Falling for visions is also called “skewed perception.” The right way to act when you see a vision is to remember to evaluate it and then let it go in line with its true nature. Don’t latch onto what you see, because all things are inconstant. If you’re born poor, you suffer from your desire to be rich. If you’re born rich, you suffer in looking after your possessions, afraid that they’ll wear out, afraid that you’ll get cheated out of them, afraid that thieves will break in and steal them. There’s nothing certain or dependable at all. The same holds true with visions. So whatever you see, you have to let it go in line with its nature. Leave the trees in the forest, the grass in the meadows, and the rice in the fields. If you can do this, you can be at your ease, because you know what it’s like on land, what it’s like in the water, when to get in and when to get out. Once you’re skilled, you can travel on water or land, at ease in every way. You can go forward or back without any obstacles. This is called lokavidū, knowing the world. You can stay with what you know, but you’re not stuck on it. You can live in the ocean without drowning.
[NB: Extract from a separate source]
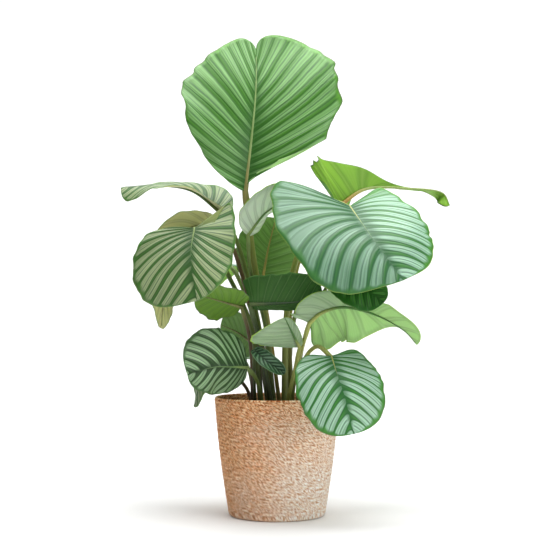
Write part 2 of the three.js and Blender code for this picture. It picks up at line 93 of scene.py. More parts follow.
class Socket:
    """One output of a node. Python's operators on it add Math nodes and give a new Socket."""

    def __init__(self, finish, link):
        self.finish = finish
        self.link = link

    def math(self, operation, *values):
        """A Math node whose inputs are the values in order."""
        return self.finish.node("Math", {"operation": operation}, dict(enumerate(values)))

    def __rsub__(self, other):
        return self.math("SUBTRACT", other, self)

    __add__ = __radd__ = math_node("ADD")
    __sub__ = math_node("SUBTRACT")
    __mul__ = __rmul__ = math_node("MULTIPLY")
    __pow__ = math_node("POWER")
    __gt__ = math_node("GREATER_THAN")
    __abs__ = math_node("ABSOLUTE")
    floor = math_node("FLOOR")
    cosine = math_node("COSINE")

    def wave(self, turns):
        """0 to 1 and back, once in each turn: (1 - cos(2 pi turns x)) / 2."""
        return 0.5 - (self * (2 * math.pi * turns)).cosine() * 0.5

    def smooth(self, start, end):
        """0 before start and 1 after end, with a smooth step between. start may be the larger."""
        places = {"Value": self, "From Min": start, "From Max": end}
        return self.finish.node("MapRange", {"interpolation_type": "SMOOTHSTEP"}, places)


class Finish:
    """A material being made."""

    def __init__(self, name):
        self.material = bpy.data.materials.new(name)
        self.material.use_nodes = True
        self.tree = self.material.node_tree
        self.surface = self.tree.nodes["Principled BSDF"]

    def node(self, kind, settings=None, inputs=None, output=0):
        """Adds a node of a kind, makes its settings, fills or links its inputs, gives one output."""
        node = self.tree.nodes.new("ShaderNode" + kind)
        for setting, value in (settings or {}).items():
            setattr(node, setting, value)
        for place, value in (inputs or {}).items():
            self.feed(node.inputs[place], value)
        return Socket(self, node.outputs[output])

    def feed(self, place, value):
        """Links a Socket to an input, or writes a plain value into it."""
        if isinstance(value, Socket):
            self.tree.links.new(value.link, place)
        else:
            place.default_value = value

    def attribute(self, name):
        """A number that the piece's own mesh carries at every point."""
        return self.node("Attribute", {"attribute_name": name}, output="Fac")

    def place(self):
        """The point on the piece, in metres."""
        return self.node("TexCoord", output="Object")

    def part(self, vector, axis):
        """The X, Y or Z of a vector."""
        return self.node("SeparateXYZ", inputs={"Vector": vector}, output=axis)

    def noise(self, scale, detail=2.0, vector=None):
        """Cloudy noise from 0 to 1. scale is in clouds per metre of the piece, or per 1 of vector."""
        places = {"Vector": vector or self.place(), "Scale": scale, "Detail": detail}
        return self.node("TexNoise", inputs=places)

    def chance(self, *numbers):
        """One random number from 0 to 1 for each set of whole numbers."""
        vector = self.node("CombineXYZ", inputs=dict(enumerate(numbers)))
        return self.node("TexWhiteNoise", {"noise_dimensions": "3D"}, {"Vector": vector})

    def mix(self, share, first, second):
        """The first colour where share is 0, the second where it is 1."""
        places = {"Factor": share, 6: first, 7: second}
        return self.node("Mix", {"data_type": "RGBA"}, places, output=2)

    def bump(self, height, depth):
        """Lets a height from 0 to 1 tilt the light as if it were that many millimetres deep."""
        places = {"Height": height, "Strength": 1.0, "Distance": depth * MM}
        self.feed(self.surface.inputs["Normal"], self.node("Bump", inputs=places))

    def set(self, **inputs):
        """Feeds sockets of the surface: base_color=... stands for the socket Base Color."""
        for name, value in inputs.items():
            self.feed(self.surface.inputs[name.replace("_", " ").title()], value)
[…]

You can live in the world without getting sunk in the world—like a lotus leaf in the water: The water doesn’t seep into the leaf at all.
Fabricated things belong to no one, have no one in charge. If you contemplate them and let go of them in line with their nature—in the same way that you put down a knife, without holding onto it—the mind will reach an important point: the level of the radiant mind.